Fragment 64

»Die Massenfertigung der Substanz ist angelaufen?«

»Ja.«

Carruaca hasste diese Treffen. Vor allem, da sie jetzt darauf bestanden, dass er wöchentlich einen Bericht abzuliefern hatte, und dieses Frage-und Antwortspiel den immer gleichen stupiden Mustern folgte.

»Die Droge ist bereit für den Markt. Die ersten Dosen werden spätestens zum Jahreswechsel in allen Grundnahrungsmitteln zu finden sein. In den USA, Japan und Europa werden die ersten Menschen schon viel früher mit der Droge in Kontakt kommen. Unsere neuen Bio-Produkte und Nahrungsergänzungsmittel werden sehr gut angenommen. «

»In allen Grundnahrungsmitteln?«

»Ja, in allen. Unsere Agenten verteilen Spuren der Substanz in den Produkten global aufgestellter Lebensmittelkonzerne.«

»Und in den Entwicklungsländern?«

»Auch hier sind die weltweit agierenden Chemie-und Lebensmittelkonzerne unsere verlässlichsten Partner. Die Genforschung ist für uns der Schlüssel zum Erfolg. Überall auf der Welt kommen neue Pflanzensorten zum Einsatz, die in erster Linie unseren Plänen in die Hände spielen.«

»Wie lange wird es dauern?«

»Da wir eine frühzeitige Entdeckung der Chemikalie verhindern wollen, werden wir nur sehr kleine Dosen pro Nahrungsmitteleinheit beimengen. Bis die von uns gewünschte Durchdringung erreicht ist, wird es 30 bis 50 Jahre dauern. Danach kann die Dosis in beliebig großen Schritten erhöht werden; bis die Verwandlung abgeschlossen ist.«

»Die Menschen werden dann nicht mehr misstrauisch sein und Nachforschungen anstellen?«

»Ein paar wird es immer geben. Doch das wird ein vernachlässigbarer Prozentsatz sein. Diese resistenten Subjekte kann man sehr leicht diskreditieren und unschädlich machen. Verschwörungstheoretiker wird es immer geben, und die Masse wird die Realität ohnehin nur noch durch unsere Filter wahrnehmen. Bis dahin werden auch fast alle Medienkanäle in unseren Händen sein und nur noch unsere eigene Wahrheit verbreiten.«

»Konsum ist der einzig wahre Weg zur Glückseligkeit. Sehr gut. Welche Fortschritte machen Sie bei der Suche nach der Rächerin?«

Carruaca hatte gehofft, dass der Erste diese Frage nicht stellen würde. Doch das war ein törichter Wunsch gewesen. Natürlich musste er diese Frage stellen. Und Carruaca hatte darauf keine zufriedenstellende Antwort, das würde dem Ersten nicht gefallen.
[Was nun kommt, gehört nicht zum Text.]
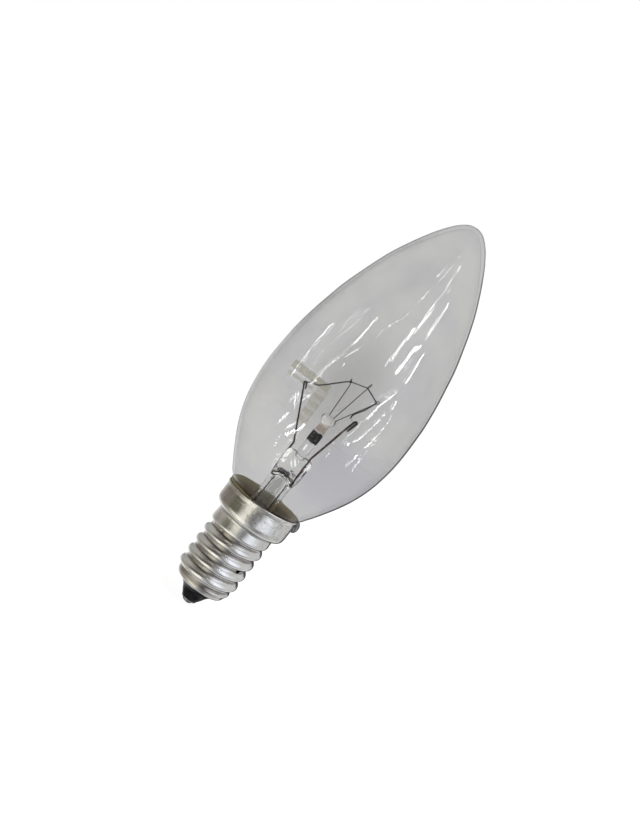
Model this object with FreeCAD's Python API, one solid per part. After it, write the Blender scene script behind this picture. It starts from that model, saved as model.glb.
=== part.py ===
import FreeCAD, Part
import math, os
from FreeCAD import Vector as V

# Clear candle-shaped filament lamp on a small screw cap. Millimetres.
# Z is the cap's axis, up towards the glass tip. The origin is the tip of the centre contact.
# +X is the side of the rim solder.

# ---------------------------------------------------------------- driving dimensions
overall_length = 99.1        # centre contact to glass tip, along the glass axis
glass_wall = 0.6
cap_wall = 0.28
thread_major_r = 6.9         # 13.8 mm across the crests
thread_pitch = 2.822         # 9 threads per inch
thread_round_r = 0.822       # crest and root radius of the rolled thread
crest_height_x = 6.0         # height of a crest on the +X side
run_out = 3.85               # turns from that crest to where the last groove begins to fade
neck_r = 6.78
skirt_r = 8.45
rim_z = 27.75                # mean height of the skirt's rim
rim_slope = math.radians(4.0)    # the rim stands higher on +X
lip_r, lip_z = 4.75, 4.55    # rolled-in lower end of the shell
vent_angle = math.radians(-39.0)
vent_z, vent_r = 13.1, 0.5
contact_r = 1.84
glass_tilt = math.radians(0.51)  # the glass stands a little crooked in the cap
glass_shift = 0.57               # and off centre (at contact level)
stem_x = 0.42                # the stem's axis, in the glass's own frame
lead_r = 0.2
right_lead_r = 0.24          # the right inner lead is the thicker one
outer_lead_r = 0.17
support_r = 0.1
filament_r = 0.16

# glass outline above the cap: (height, radius)
glass_profile = [
    (24.6, 7.08), (25.6, 7.17), (26.4, 7.34), (27.0, 7.58), (27.6, 7.98), (28.3, 8.59), (29.1, 9.33), (30.0, 9.92),
    (30.8, 10.46), (32.5, 11.52), (34.2, 12.52), (35.9, 13.46), (37.6, 14.3), (39.3, 15.05), (41.0, 15.67), (42.7, 16.19),
    (44.4, 16.6), (46.1, 16.9), (47.8, 17.12), (49.4, 17.29), (51.2, 17.41), (53.2, 17.45), (55.5, 17.41), (57.8, 17.3),
    (60.3, 17.13), (62.8, 16.83), (65.3, 16.45), (67.75, 15.98), (70.2, 15.45), (72.7, 14.9), (75.2, 14.23), (77.6, 13.5),
    (80.1, 12.7), (82.5, 11.86), (84.15, 11.22), (85.8, 10.5), (87.4, 9.73), (89.0, 8.93), (90.6, 8.08), (92.25, 7.15),
    (93.9, 6.14), (95.5, 5.02), (96.7, 4.07), (97.6, 3.2), (98.35, 2.3)]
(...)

»Ich bin gerade dabei, mehrere Personen ausfindig zu machen, die mit großer Wahrscheinlichkeit Kontakt zu ihr hatten oder noch haben«, versuchte er den Ersten hinzuhalten. »Es gibt mindestens eine Person, von der ich mit Sicherheit weiß, dass sie mit der Rächerin verkehrt. Auch wenn diese Person keine Ahnung hat, wer oder was Krylova ist, wird eine Analyse …«

Der Erste hatte genug gehört. Er senkte den Kopf, erhob sich von seinem Thron und verließ schweigend den Raum. Carruaca atmete erleichtert auf. Der Zweite begleitete ihn zur Tür.

»Wer ist diese Person?«

»Ein Journalist«, log er. »Einer, den ich vor Jahren kennengelernt habe.«

»Hans Wels?«

Carruaca zuckte zusammen.

»Woher kennen Sie seinen Namen?«

Der Zweite lächelte wissend.

»Sie sollten nie vergessen, mit wem sie es zu tun haben. Beim nächsten Treffen wünschen wir erste Ergebnisse. Die Rächerin muss gefasst werden, sie darf nicht zur Ruhe kommen. Sie haben schon einmal versagt. Ich hoffe, Sie verstehen?«

Carruaca verstand und er würde dafür Sorge tragen, dass sie ihm nicht noch einmal entwischte.